Investigation of the Role of Tensile Forces in Cellular Response to Chemotherapeutic Agents

Abstract

Research using in vitro cell cultures are frequently conducted under static growth conditions. Cells growing in vivo, however, grow in a highly dynamic and interactive environment, where they receive cues in the form of mechanical stimuli from their surroundings. Lung cells, for example, are continually exposed in vivo to a cyclic tensile stretch during normal inhalation and exhalation. The absence of a mechanically representative environment could have important implications for research and development, particularly in the context of drug discovery. We hypothesize that tensile (mechanical) forces applied to two non-small cell lung cancer cell lines, bronchoalveolar H358 cells and alveolar A549 cells, play an important role in determining cellular response to chemotherapeutic agents. In order to investigate changes resulting from exposure to tensile stretch, we first looked at changes in proliferation and expression of a few cellular markers associated with epithelial-mesenchymal transition (EMT). Next, we looked at changes in cell cycle distribution and expression of a few cell-cycle checkpoint proteins.
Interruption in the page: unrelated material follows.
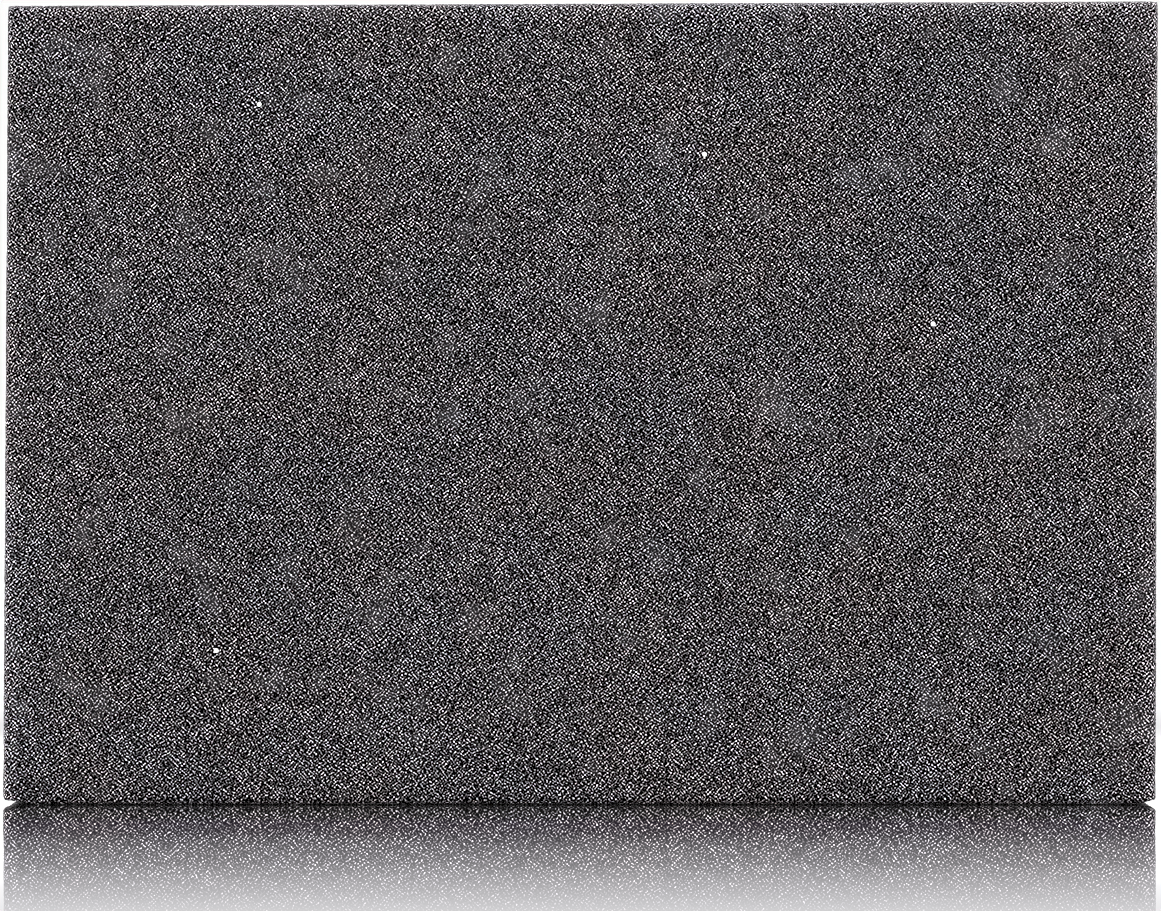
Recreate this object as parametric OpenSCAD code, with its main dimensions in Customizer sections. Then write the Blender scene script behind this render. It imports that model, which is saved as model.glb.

Finally, we studied the effect of a tensile force on the efficacy of three chemotherapeutic agents. We found that a tensile force significantly reduces cellular proliferation and causes significant shifts in cell cycle distribution. Mechanically active culture environments led to decreased efficacy of cisplatin and increased efficacy of Zactima. These results indicate that a mechanically active culture environment does impact cell survival and protein expression, and has important implications in the context of the discovery and screening of new antitumor drug therapies.